- [What to produce]: Determine how many lines contain the string "from". Reply with that figure and nothing else.

- [Data extract]:
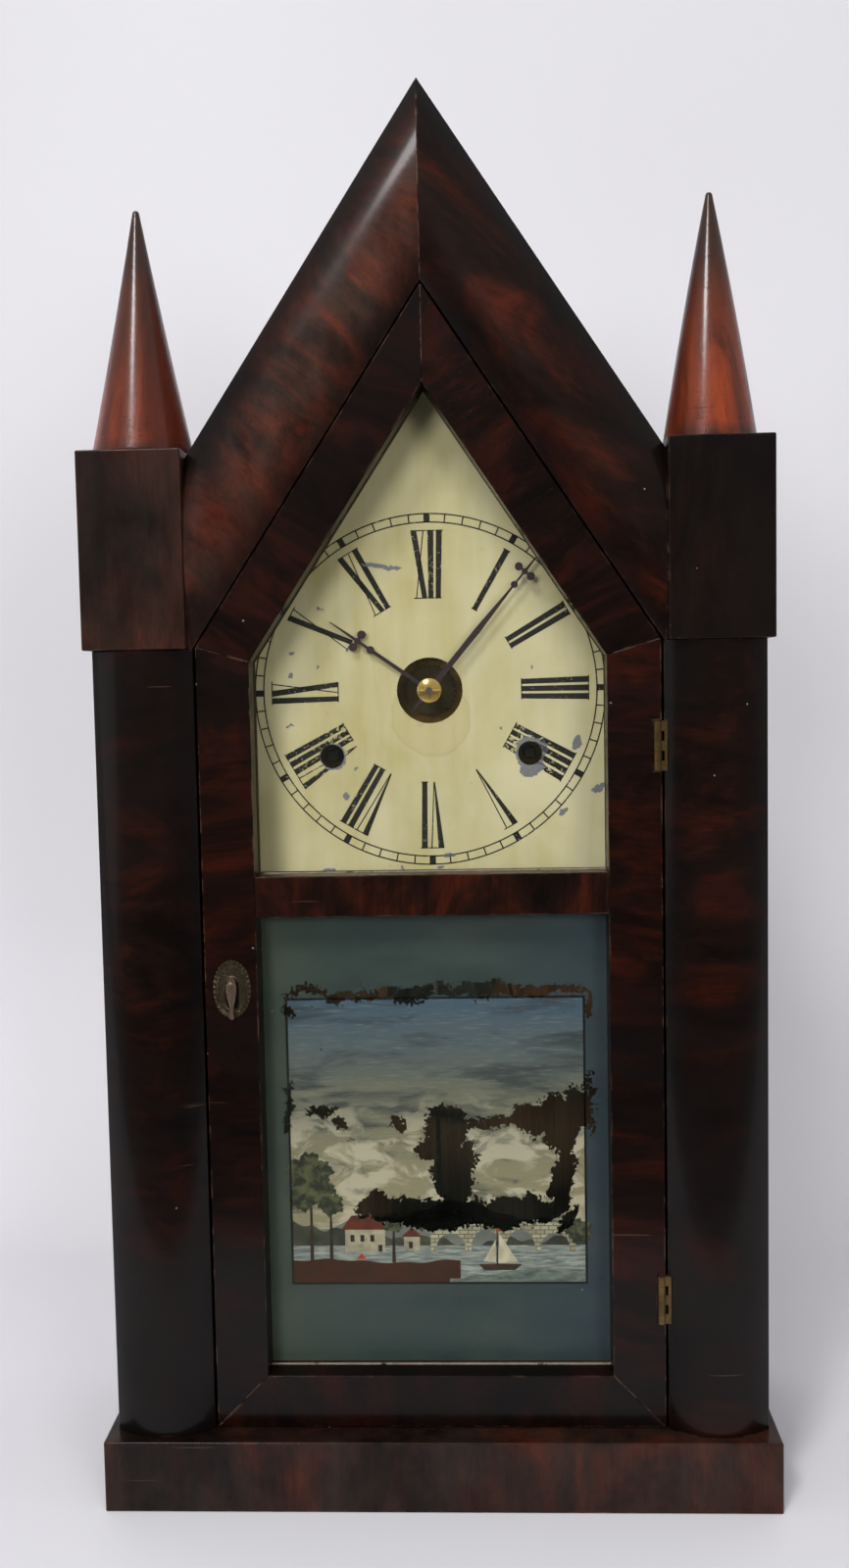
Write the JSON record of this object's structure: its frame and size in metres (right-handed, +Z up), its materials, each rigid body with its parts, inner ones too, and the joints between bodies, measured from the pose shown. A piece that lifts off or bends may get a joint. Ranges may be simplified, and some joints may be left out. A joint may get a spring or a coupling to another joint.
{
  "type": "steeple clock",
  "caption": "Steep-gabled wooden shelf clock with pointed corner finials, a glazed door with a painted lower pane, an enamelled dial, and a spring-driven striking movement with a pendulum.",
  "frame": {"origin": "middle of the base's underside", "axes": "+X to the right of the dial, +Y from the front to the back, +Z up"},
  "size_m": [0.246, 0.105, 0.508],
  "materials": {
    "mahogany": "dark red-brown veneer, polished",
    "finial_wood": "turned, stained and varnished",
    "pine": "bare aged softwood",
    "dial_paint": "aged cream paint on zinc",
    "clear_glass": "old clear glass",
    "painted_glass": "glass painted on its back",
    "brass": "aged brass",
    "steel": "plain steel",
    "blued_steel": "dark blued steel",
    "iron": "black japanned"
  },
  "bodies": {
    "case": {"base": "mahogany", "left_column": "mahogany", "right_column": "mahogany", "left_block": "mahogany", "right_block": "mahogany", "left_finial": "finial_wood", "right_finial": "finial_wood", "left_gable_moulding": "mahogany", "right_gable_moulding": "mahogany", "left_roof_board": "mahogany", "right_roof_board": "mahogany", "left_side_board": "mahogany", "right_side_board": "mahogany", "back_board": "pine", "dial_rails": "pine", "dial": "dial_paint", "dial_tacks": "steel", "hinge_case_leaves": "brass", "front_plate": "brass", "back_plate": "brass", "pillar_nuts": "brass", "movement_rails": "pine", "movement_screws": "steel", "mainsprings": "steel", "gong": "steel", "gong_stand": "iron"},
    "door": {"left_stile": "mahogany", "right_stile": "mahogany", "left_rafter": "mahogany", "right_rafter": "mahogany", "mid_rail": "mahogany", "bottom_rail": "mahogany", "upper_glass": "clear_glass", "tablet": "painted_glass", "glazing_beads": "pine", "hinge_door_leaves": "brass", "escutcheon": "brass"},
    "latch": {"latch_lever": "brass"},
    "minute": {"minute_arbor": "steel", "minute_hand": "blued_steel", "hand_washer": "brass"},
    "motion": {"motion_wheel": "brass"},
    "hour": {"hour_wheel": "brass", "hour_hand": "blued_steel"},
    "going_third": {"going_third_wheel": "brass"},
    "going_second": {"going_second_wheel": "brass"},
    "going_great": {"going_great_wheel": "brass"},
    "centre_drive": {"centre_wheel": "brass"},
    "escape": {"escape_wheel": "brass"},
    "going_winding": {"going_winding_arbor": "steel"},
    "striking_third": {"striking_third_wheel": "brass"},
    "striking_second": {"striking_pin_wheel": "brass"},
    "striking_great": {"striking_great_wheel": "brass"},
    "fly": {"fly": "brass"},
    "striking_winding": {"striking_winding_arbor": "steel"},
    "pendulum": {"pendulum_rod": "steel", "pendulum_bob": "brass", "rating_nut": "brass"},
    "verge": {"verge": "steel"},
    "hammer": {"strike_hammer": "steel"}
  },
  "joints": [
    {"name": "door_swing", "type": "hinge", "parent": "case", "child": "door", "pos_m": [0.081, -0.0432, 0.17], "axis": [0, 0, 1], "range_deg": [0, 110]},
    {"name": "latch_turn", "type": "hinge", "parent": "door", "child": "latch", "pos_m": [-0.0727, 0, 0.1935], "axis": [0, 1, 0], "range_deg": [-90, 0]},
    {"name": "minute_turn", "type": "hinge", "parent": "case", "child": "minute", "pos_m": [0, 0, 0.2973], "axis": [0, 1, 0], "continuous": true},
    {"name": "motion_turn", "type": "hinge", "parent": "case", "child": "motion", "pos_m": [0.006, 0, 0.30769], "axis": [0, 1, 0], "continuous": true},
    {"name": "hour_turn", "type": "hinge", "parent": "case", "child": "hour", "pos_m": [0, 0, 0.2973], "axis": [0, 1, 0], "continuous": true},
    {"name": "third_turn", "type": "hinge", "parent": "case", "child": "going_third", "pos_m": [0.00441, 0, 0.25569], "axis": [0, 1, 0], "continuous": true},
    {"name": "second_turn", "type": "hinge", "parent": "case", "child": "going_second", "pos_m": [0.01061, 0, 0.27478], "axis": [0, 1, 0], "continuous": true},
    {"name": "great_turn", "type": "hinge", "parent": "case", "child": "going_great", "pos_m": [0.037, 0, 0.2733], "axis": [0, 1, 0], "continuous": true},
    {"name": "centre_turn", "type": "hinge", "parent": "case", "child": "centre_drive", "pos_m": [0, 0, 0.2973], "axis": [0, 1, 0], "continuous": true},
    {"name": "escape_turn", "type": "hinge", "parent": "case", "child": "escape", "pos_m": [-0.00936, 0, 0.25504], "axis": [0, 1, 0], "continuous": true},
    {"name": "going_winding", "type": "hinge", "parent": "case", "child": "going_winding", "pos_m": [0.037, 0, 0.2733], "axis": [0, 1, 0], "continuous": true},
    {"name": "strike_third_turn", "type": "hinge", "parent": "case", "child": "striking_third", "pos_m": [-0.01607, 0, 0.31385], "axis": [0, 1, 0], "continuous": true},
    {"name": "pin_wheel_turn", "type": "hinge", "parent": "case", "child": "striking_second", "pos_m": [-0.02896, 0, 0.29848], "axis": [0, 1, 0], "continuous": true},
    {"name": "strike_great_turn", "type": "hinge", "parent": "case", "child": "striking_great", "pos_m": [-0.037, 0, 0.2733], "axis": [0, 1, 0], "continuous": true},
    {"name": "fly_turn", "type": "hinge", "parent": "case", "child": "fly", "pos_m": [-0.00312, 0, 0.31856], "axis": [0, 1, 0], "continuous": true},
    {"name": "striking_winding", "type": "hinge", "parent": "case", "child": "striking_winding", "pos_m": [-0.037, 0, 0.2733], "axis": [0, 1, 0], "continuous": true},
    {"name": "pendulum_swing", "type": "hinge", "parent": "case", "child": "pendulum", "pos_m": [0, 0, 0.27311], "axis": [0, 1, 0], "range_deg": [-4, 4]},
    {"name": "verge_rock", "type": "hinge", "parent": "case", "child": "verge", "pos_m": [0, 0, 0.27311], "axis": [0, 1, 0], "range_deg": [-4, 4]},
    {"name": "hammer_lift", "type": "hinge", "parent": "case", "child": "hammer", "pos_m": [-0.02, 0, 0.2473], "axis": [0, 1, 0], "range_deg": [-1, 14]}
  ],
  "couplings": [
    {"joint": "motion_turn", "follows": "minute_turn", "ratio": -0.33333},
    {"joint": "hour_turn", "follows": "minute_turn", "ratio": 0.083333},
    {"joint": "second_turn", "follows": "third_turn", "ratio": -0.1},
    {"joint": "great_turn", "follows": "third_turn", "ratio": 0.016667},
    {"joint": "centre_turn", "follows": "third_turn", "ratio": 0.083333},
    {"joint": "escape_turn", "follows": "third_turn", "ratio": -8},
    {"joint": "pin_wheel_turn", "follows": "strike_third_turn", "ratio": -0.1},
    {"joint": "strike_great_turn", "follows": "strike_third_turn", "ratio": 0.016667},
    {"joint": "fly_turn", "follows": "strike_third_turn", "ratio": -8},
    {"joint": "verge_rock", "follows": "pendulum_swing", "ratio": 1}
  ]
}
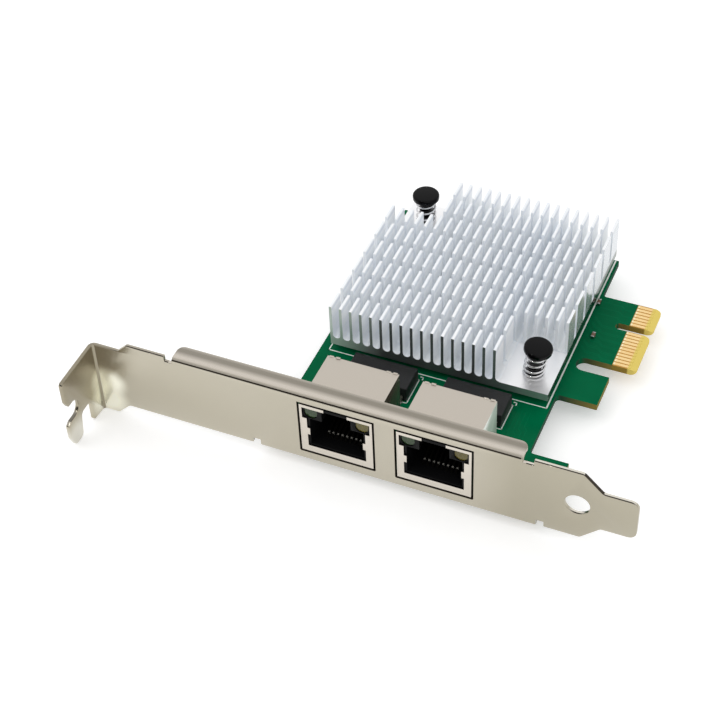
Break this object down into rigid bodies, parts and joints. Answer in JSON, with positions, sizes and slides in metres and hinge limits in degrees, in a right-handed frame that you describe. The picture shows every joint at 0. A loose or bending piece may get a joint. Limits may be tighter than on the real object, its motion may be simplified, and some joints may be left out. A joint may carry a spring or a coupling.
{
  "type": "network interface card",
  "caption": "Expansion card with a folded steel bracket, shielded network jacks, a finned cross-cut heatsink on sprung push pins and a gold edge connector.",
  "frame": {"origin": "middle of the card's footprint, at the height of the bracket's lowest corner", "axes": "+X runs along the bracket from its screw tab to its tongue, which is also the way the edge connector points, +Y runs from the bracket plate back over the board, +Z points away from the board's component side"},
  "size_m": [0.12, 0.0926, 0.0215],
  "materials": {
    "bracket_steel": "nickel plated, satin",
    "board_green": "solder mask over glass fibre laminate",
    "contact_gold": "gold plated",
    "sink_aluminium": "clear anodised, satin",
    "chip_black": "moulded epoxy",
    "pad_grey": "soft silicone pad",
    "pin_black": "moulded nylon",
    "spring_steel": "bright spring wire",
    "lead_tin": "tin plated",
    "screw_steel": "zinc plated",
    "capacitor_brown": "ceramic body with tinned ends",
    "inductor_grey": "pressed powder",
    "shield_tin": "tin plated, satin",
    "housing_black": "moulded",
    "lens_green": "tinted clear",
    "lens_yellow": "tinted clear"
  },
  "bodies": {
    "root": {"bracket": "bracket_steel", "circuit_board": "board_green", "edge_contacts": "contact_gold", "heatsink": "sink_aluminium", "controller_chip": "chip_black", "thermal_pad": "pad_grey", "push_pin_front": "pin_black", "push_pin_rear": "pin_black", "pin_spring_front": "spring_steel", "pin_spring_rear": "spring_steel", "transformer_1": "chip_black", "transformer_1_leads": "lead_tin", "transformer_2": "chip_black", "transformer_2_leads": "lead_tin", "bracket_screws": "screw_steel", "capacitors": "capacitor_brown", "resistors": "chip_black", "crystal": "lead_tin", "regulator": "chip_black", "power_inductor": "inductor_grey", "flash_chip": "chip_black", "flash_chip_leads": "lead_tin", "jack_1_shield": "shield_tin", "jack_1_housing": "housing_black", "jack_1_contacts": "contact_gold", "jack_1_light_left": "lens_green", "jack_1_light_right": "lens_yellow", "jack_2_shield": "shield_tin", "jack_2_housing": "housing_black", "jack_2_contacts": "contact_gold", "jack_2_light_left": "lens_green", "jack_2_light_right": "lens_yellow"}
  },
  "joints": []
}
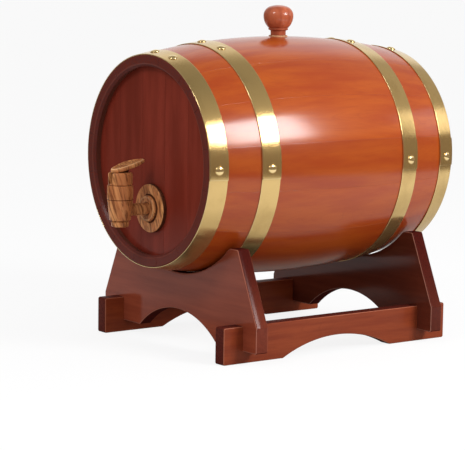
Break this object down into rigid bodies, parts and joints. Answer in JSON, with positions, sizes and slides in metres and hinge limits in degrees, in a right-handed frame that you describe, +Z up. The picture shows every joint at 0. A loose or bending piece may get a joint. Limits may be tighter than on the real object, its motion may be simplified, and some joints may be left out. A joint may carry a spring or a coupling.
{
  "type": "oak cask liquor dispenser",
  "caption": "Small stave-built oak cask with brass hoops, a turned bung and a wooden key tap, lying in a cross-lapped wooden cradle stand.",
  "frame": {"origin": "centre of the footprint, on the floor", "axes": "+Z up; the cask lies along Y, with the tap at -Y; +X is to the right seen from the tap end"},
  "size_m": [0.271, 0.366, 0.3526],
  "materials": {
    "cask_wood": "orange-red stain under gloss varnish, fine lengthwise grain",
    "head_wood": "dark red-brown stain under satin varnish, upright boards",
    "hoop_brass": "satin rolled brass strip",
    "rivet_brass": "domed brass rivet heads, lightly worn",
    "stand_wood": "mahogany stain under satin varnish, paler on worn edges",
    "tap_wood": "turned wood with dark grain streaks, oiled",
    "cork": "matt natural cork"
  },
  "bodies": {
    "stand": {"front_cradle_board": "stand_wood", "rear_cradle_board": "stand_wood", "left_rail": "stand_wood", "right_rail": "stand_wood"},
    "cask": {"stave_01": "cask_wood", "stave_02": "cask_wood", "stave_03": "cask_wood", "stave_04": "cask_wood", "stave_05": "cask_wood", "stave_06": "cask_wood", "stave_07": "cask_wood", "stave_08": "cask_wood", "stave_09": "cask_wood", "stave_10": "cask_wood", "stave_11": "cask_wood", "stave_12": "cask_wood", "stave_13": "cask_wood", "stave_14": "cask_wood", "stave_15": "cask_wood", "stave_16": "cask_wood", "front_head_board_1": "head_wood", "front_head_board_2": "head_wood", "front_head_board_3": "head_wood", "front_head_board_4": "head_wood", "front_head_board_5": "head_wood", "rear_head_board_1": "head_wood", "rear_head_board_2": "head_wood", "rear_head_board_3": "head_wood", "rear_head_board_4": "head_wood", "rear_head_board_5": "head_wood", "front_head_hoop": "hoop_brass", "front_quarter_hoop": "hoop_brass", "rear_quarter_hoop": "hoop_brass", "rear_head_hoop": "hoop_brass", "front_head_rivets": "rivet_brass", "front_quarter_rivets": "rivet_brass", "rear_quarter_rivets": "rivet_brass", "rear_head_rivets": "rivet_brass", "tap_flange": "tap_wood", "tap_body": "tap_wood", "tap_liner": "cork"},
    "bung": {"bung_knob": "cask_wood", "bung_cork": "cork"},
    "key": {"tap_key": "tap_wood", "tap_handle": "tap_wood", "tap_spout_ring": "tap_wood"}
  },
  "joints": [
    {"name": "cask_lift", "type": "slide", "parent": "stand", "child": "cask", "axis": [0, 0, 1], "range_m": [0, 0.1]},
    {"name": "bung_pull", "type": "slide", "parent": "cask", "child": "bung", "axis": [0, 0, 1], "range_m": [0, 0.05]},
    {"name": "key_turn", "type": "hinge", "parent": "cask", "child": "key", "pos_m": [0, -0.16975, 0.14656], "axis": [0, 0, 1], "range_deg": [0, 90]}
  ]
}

- [Final result]: 4